When your average consumer goes computer shopping, they look at the specs, knowing roughly that more=better, and try to get the best deal they can based upon what they understand. Justifying a whopping 50% price jump for the same hardware is very difficult.
Right now, budget consumers are priced clean out of the Mac market, even Mac Minis are way more expensive than other monitorless budget PCs, consumers seeking a mid-range computer can find drastically cheaper computers on the PC side of the aisle and high-end consumers can get more horsepower by avoiding Macs.
To sell these damn computers, you need to do one of two things, lower the price or add some kind of real value to them. You could package iWork with every Mac the way you do iLife, but there are already free office suites out there.
You could offer free .Mac service, but most of us seem to agree it would suck even then. No, you need to do something significant to justify a price hike of $400. Outside of access to paid porn sites on the Web, I can’t fathom many things that will actually garter enough attention from the average Web user to make them think buying a Mac is a good idea.
No, you’re going to have to lower your price. I’m sad to say. Because most of us will not win the lottery, we can’t afford to blow $400 on a whim and we can’t, seriously, justify the expense. The reasons to buy a Mac aren’t tangible to most computers buyers and they aren’t going to spend money they don’t think will give them real benefit.
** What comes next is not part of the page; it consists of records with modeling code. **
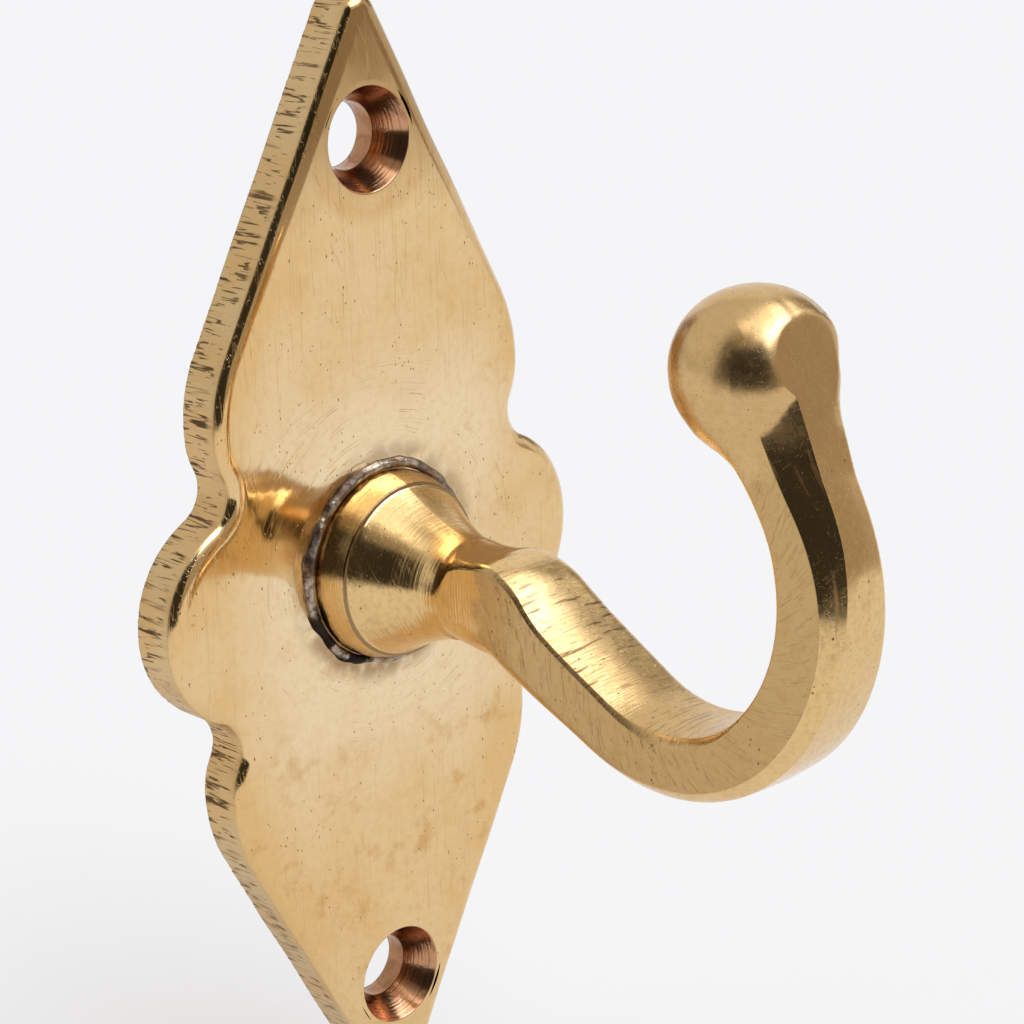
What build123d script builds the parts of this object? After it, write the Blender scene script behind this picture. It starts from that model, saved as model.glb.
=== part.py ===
"""Cast brass wall hook: a pointed back plate with two screw holes, and a hook with a ball end
that is brazed to its middle. Millimetres and degrees.

The origin is midway between the screw holes at the plate's back face, which lies on the wall.
+Z is up, the hook reaches out from the wall along -Y, and +X is to the right for someone who
faces the wall.
"""

import os
from math import acos, atan2, degrees, hypot

from build123d import *

os.makedirs("parts", exist_ok=True)

# Back plate
plate_thickness = 3.8
plate_height = 78.6
tip_radius = 1.5
lobe_radius = 7.6  # the round lobe at each side
lobe_offset = 11.0  # from the plate's middle line to the centre of a lobe
shoulder_half_width = 13.9
shoulder_height = 12.6  # where the shoulder is widest, above and below the middle
shoulder_radius = 11.0
notch_depth = 0.9  # how far the notch cuts in from the shoulder's half width
notch_drop = 3.7  # from the shoulder's height to the notch's
rim_bevel = 0.7  # filed bevel round the front rim
back_bevel = 0.25  # small bevel on the rim at the wall

# Screw holes, an easy fit for a No. 6 countersunk wood screw
screw_spacing = 60.0
screw_hole_d = 4.5
screw_head_d = 7.0
countersink_angle = 60.0

# Foot and bell of the hook, turned about a line along Y
foot_height = 1.1  # above the plate's middle
foot_d = 13.0
foot_land = 0.9  # straight part of the foot's side
foot_length = 2.5
foot_front_d = 12.0
bell_step = 0.15  # fine line where the bell starts
bell_length = 6.0
neck_d = 7.0
neck_overlap = 1.8  # the arm starts this far inside the bell, and the bell ends as far inside the arm
neck_taper = 0.5  # how much thinner each of them is at its hidden end

# Spigot behind the foot, peened over in a countersink at the plate's back
spigot_d = 5.0
peen_d = 6.6
spigot_clearance = 0.05

# Centre line of the arm, in the plane X = 0
neck_reach = 3.8  # from the end of the bell to the bend of the knuckle
knuckle_bend_radius = 5.0
arm_slope = 28.0  # fall of the straight part of the arm
arm_run = 8.9
throat_radius = 11.0  # lower part of the hook's bend
throat_turn = 77.0
rise_radius = 12.0  # upper part of the hook's bend
lip_lean = 32.0  # how far the end leans back towards the wall, from upright
lip_run = 8.7  # straight part that ends at the ball's centre

# Section of the arm: width is along X, depth is in the plane of the bend
knuckle_width = 7.3
knuckle_depth = 6.9
arm_width = 7.2
arm_depth = 4.5
lip_width = 5.8
lip_depth = 4.5
neck_edge_radius = 2.8  # all four edges, between the round neck and the knuckle
throat_edge_radius = 0.9  # edges towards the throat
outer_edge_radius = 1.3  # edges on the outside of the bend, along the arm
lip_edge_radius = 1.7  # the same edges where they reach the lip
facet_cuts = (0.586, 0.215)  # shares of the radius that turn an edge into three facets on its arc
bend_sections = 3  # sections along each of the two arcs of the bend

# Ball, and the flare that leads into it from the lip
ball_d = 10.0
flare_length = 5.4  # from where the arm starts to flare to the ball's centre
flare_start_depth = 5.0

# Braze round the foot
braze_width = 1.0
braze_height = 0.7
braze_gap = 0.05

front_plane = Plane.XZ.offset(plate_thickness)
foot_plane = Plane(origin=(0, 0, foot_height), x_dir=(0, 1, 0), z_dir=(1, 0, 0))
foot_axis = Axis((0, 0, foot_height), (0, 1, 0))
peen_depth = (peen_d - spigot_d) / 2
foot_front = -plate_thickness - foot_length
bell_end = foot_front - bell_length


def plate_outline():
    """A quarter of the outline, from the tip of the right lobe up to the plate's tip."""
    notch_x = shoulder_half_width - notch_depth
    notch_z = shoulder_height - notch_drop
    lobe_to_notch = notch_x - lobe_offset
    notch_radius = (lobe_to_notch**2 + notch_z**2 - lobe_radius**2) / (
        2 * (lobe_radius - lobe_to_notch)
    )
    notch_centre = (notch_x + notch_radius, notch_z)
    lobe_turn = degrees(atan2(notch_z, notch_centre[0] - lobe_offset))

    # the arc that leaves the notch and is upright at the shoulder
    overhang = notch_radius - notch_depth
    lead_radius = (overhang**2 + notch_drop**2 - notch_radius**2) / (2 * notch_depth)
    lead_turn = degrees(atan2(notch_drop, overhang + lead_radius))
    lead_centre = (shoulder_half_width - lead_radius, shoulder_height)

    # the straight edge touches the shoulder's arc and the tip's arc
    shoulder_centre = (shoulder_half_width - shoulder_radius, shoulder_height)
    tip_centre = (0, plate_height / 2 - tip_radius)
    rise = tip_centre[1] - shoulder_height
    span = hypot(shoulder_centre[0], rise)
    edge_lean = degrees(
        atan2(rise, -shoulder_centre[0]) - acos((shoulder_radius - tip_radius) / span)
    )

    CenterArc((lobe_offset, 0), lobe_radius, 0, lobe_turn)
    CenterArc(notch_centre, notch_radius, 180 + lobe_turn, -(lobe_turn + lead_turn))
    CenterArc(lead_centre, lead_radius, -lead_turn, lead_turn)
    shoulder = CenterArc(shoulder_centre, shoulder_radius, 0, edge_lean)
    tip = CenterArc(tip_centre, tip_radius, edge_lean, 90 - edge_lean)
    Line(shoulder @ 1, tip @ 0)


with BuildPart() as back_plate:
    with BuildSketch(Plane.XZ):
        with BuildLine():
            plate_outline()
            mirror(about=Plane.XZ)
            mirror(about=Plane.YZ)
        make_face()
    extrude(amount=plate_thickness)
    front_face, back_face = back_plate.faces().filter_by(Axis.Y).sort_by(Axis.Y)
    chamfer(front_face.outer_wire().edges(), rim_bevel)
    chamfer(back_face.outer_wire().edges(), back_bevel)
    with Locations(front_plane):
        with GridLocations(0, screw_spacing, 1, 2):
            CounterSinkHole(
                radius=screw_hole_d / 2,
                counter_sink_radius=screw_head_d / 2,
                counter_sink_angle=countersink_angle,
            )
    # the spigot's hole, countersunk from the back for the peened end
    with BuildSketch(foot_plane):
        with BuildLine():
            Polyline(
                (0, 0),
                (0, peen_d / 2),
                (-peen_depth, spigot_d / 2),
                (-plate_thickness, spigot_d / 2),
                (-plate_thickness, 0),
                close=True,
            )
        make_face()
    revolve(axis=foot_axis, mode=Mode.SUBTRACT)

# Centre line of the arm, from the bell to the ball's centre
with BuildLine(foot_plane) as centre_line:
    neck = Line((bell_end, 0), (bell_end - neck_reach, 0))
    knuckle = JernArc(neck @ 1, neck % 1, knuckle_bend_radius, arm_slope)
    arm = Line(knuckle @ 1, (knuckle @ 1) + (knuckle % 1) * arm_run)
    throat = JernArc(arm @ 1, arm % 1, throat_radius, -throat_turn)
    rise_turn = 90 + arm_slope + lip_lean - throat_turn
    rise = JernArc(throat @ 1, throat % 1, rise_radius, -rise_turn)
    lip = Line(rise @ 1, (rise @ 1) + (rise % 1) * lip_run)


def arm_section(path, share, width, depth, throat_edge, outer_edge):
    """A section of the arm, square to the path at a share of its length. Its local Y points into
    the bend, and the edges on that side have their own radius. A first cut takes each corner to
    45 degrees, and a second one eases what the first one left."""
    with BuildSketch(Plane(path @ share, x_dir=(1, 0, 0), z_dir=path % share)) as section:
        Rectangle(width, depth)
        for cut in facet_cuts:
            half = len(section.vertices()) // 2
            chamfer(section.vertices().sort_by(Axis.Y)[-half:], cut * throat_edge)
            chamfer(section.vertices().sort_by(Axis.Y)[:half], cut * outer_edge)
    return section.sketch


def round_section(path, share, diameter, roundness=0.48):
    """A round or nearly round section, of sixteen sides as the other sections have: at a
    roundness of 0.5 they would all be equal."""
    corner = roundness * diameter
    return arm_section(path, share, diameter, diameter, corner, corner)


def between(start, end, share):
    """The value a share of the way from start to end."""
    return start + share * (end - start)


def flare_share(share):
    """The place on the lip that is a share of the flare away from its start."""
    return 1 - (1 - share) * flare_length / lip_run


slim_depth = between(knuckle_depth, arm_depth, 0.7)
arm_sections = [
    round_section(neck, -neck_overlap / neck_reach, neck_d - 2 * neck_taper),
    round_section(neck, 0, neck_d - 0.4 * neck_taper),
    arm_section(neck, 0.6, between(neck_d, knuckle_width, 0.5), neck_d, *[neck_edge_radius] * 2),
    arm_section(knuckle, 0, knuckle_width, knuckle_depth, *[0.75 * neck_edge_radius] * 2),
    arm_section(
        knuckle, 0.7, knuckle_width, knuckle_depth, 1.5 * throat_edge_radius, 1.3 * outer_edge_radius
    ),
    arm_section(arm, 0.15, knuckle_width, slim_depth, throat_edge_radius, outer_edge_radius),
    arm_section(arm, 1, arm_width, arm_depth, throat_edge_radius, outer_edge_radius),
]
for path, bend_before in ((throat, 0), (rise, throat_turn)):
    for step in range(1, bend_sections + 1):
        share = step / bend_sections
        turned = bend_before + share * (throat_turn if path is throat else rise_turn)
        done = turned / (throat_turn + rise_turn)
        arm_sections.append(
            arm_section(
                path,
                share,
                between(arm_width, lip_width, done),
                between(arm_depth, lip_depth, done),
                throat_edge_radius,
                between(outer_edge_radius, lip_edge_radius, done),
            )
        )
arm_sections += [
    arm_section(lip, flare_share(0), lip_width, flare_start_depth, *[lip_edge_radius] * 2),
    round_section(lip, flare_share(0.22), 0.6 * ball_d, 0.37),
    round_section(lip, flare_share(0.7), 0.86 * ball_d),
]

with BuildPart() as hook_arm:
    with BuildSketch(foot_plane):
        with BuildLine():
            foot_side = Polyline(
                (0, 0),
                (0, peen_d / 2 - spigot_clearance),
                (-peen_depth, spigot_d / 2 - spigot_clearance),
                (-plate_thickness, spigot_d / 2 - spigot_clearance),
                (-plate_thickness, foot_d / 2),
                (-plate_thickness - foot_land, foot_d / 2),
                (foot_front, foot_front_d / 2),
                (foot_front, foot_front_d / 2 - bell_step),
            )
            neck_start = (bell_end, neck_d / 2)
            TangentArc(neck_start, foot_side @ 1, tangent=(1, 0))
            Polyline(
                neck_start,
                (bell_end - neck_overlap, neck_d / 2 - neck_taper),
                (bell_end - neck_overlap, 0),
                (0, 0),
            )
        make_face()
    revolve(axis=foot_axis)
    loft(sections=arm_sections)
    with Locations(lip @ 1):
        Sphere(ball_d / 2)

with BuildPart() as solder_ring:
    with BuildSketch(foot_plane):
        with BuildLine():
            ring_inner = foot_d / 2 + braze_gap
            seat = Line((-plate_thickness, ring_inner + braze_width), (-plate_thickness, ring_inner))
            side = Line(seat @ 1, (-plate_thickness - braze_height, ring_inner))
            Polyline(
                side @ 1,
                (-plate_thickness - 0.7 * braze_height, ring_inner + 0.6 * braze_width),
                seat @ 0,
            )
        make_face()
    revolve(axis=foot_axis)

for name, piece in (
    ("back_plate", back_plate),
    ("hook_arm", hook_arm),
    ("solder_ring", solder_ring),
):
    piece.part.label = name
    export_step(piece.part, f"parts/{name}.step")
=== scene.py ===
import math
import bmesh
import bpy
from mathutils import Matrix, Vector, noise


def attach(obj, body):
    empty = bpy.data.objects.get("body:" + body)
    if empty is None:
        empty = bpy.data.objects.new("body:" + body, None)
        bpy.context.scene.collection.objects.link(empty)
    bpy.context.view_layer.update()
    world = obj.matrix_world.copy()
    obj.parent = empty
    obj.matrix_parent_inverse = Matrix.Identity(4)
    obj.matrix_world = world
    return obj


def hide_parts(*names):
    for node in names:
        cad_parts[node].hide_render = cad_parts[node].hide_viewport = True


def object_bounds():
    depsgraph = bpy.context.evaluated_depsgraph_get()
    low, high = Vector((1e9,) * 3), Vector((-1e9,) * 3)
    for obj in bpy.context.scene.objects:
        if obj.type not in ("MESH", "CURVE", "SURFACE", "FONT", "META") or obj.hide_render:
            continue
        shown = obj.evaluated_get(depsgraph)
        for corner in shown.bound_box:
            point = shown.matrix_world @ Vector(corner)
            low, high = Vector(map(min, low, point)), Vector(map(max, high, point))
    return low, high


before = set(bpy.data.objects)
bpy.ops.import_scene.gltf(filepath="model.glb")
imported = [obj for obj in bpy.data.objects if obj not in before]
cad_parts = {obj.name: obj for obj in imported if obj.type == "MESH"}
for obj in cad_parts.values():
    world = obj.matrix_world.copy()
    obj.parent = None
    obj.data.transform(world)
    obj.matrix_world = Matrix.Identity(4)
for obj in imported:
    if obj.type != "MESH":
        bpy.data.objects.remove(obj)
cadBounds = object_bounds()
mm = 0.001

camera = {
    "focalLength": 102.06,  # on a 36 mm wide sensor
    "distance": 210.4,
    "azimuth": -44.70,  # from the front, towards -X
    "elevation": 18.30,
    "roll": -1.358,
    "target": (15.97, 0.0, -0.20),
}


def direction(azimuth, elevation):
    azimuth, elevation = math.radians(azimuth), math.radians(elevation)
    return Vector((math.sin(azimuth) * math.cos(elevation), -math.cos(azimuth) * math.cos(elevation),
                   math.sin(elevation)))


def buildCamera():
    back = direction(camera["azimuth"], camera["elevation"])
    place = (Vector(camera["target"]) + camera["distance"] * back) * mm
    bpy.ops.object.camera_add(location=place, rotation=back.to_track_quat("Z", "Y").to_euler())
    eye = bpy.context.object
    eye.name = "mainCamera"
    eye.rotation_euler.rotate_axis("Z", math.radians(camera["roll"]))
    eye.data.sensor_width = 36
    eye.data.lens = camera["focalLength"]
    eye.data.clip_start = 0.01
    bpy.context.scene.camera = eye


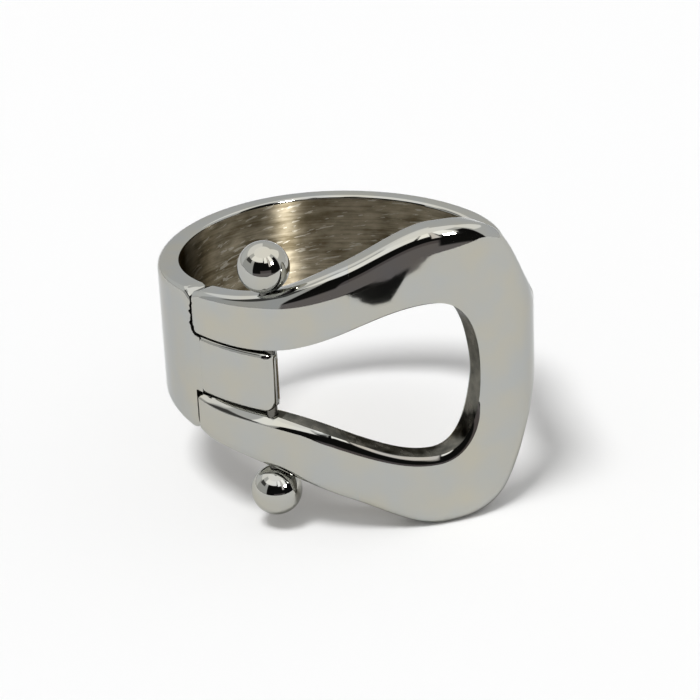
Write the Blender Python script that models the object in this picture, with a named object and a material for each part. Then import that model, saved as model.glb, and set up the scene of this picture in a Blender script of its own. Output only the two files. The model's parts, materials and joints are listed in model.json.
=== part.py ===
"""Stirrup-front finger ring with a ball-ended hinge pin, built as separate pieces.

Frame: +Z is the axis of the finger hole, -Y is the open stirrup front,
+X is the side where the stirrup meets the shank.  The origin is the middle
of the finger hole at half height.  Lengths are metres, angles are degrees
round the finger hole from +X.  The ring is the same above and below its
middle plane, so heights are given for the upper half.
"""
import math

import bmesh
import bpy
from mathutils import Matrix, Vector

MM = 0.001

# ---------------------------------------------------------------- plan of the ring
# A circle that is bent in or out at four places, each with a middle and a reach.
RING_RADIUS = 10.70 * MM
FRONT_SWELL = 0.95 * MM            # the stirrup's front stands out
FRONT_SWELL_ANGLE = -42.0
FRONT_SWELL_REACH = 48.0
SIDE_DIP = 1.05 * MM               # the side next to it is drawn in
SIDE_DIP_ANGLE = 4.0
SIDE_DIP_REACH = 44.0
SIDE_CORNER = 0.40 * MM            # corner between that side and the back
SIDE_CORNER_ANGLE = 55.0
SIDE_CORNER_REACH = 38.0
SHOULDER_DIP = 0.12 * MM           # slightly flatter shoulders
SHOULDER_DIP_ANGLE = -138.0
SHOULDER_DIP_REACH = 42.0

# ---------------------------------------------------------------- walls and edges
SHANK_WALL = 1.25 * MM
STIRRUP_WALL = 1.36 * MM
THICKENING_ANGLE = 40.0            # over which the shank grows to the stirrup's wall
SHANK_EDGE_ROUND = 0.50 * MM
INNER_ROUND = 0.20 * MM            # easing of every edge next to the finger
ROUND_DEPTH_SHARE = 0.32           # depth of an outer rounding against its width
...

As I’m looking at my credit card bills, I am struck with a twinge of buyer’s remorse. I needed a machine, but did I really have to spend $1000 when $500 would have gotten me by? I love my Mac, but I hate paying it off.
That’s why, no matter how much I push Macs on those I know, I have to nod and understand when they go with PC (no matter how much of square he is).
Bottom Line
Your business is good, you’re selling a lot of Macs, I’m happy for you. But there’s more to this than just increasing business. It’s about standing up to Microsoft (you remember them, right?) and freeing us from their tyranny and getting revenge for the screw job they did you all of those years ago.
You’re selling a lot of computers now, but how many more could you be selling if your prices were actually competitive? You have the better product, you can charge a premium for it, but 50% is not a premium, especially with computers, its an anal violation.
The way things are now, my granfather will never own a Mac, neither will my mom, my dad or friends (my brother, however, might). Sadly though, users like my parents out number people like me and my brother, in my immediate circle, by about 10 to 1.
You can’t win a war without winning over the people, see Iraq if you need proof, and you’ll never win the people without a fair pricing scheme.
It’s time to come out of the clouds and join the rest of us. iPhones and iPods are cool, but the desktop war is still a one-sided ass kicking.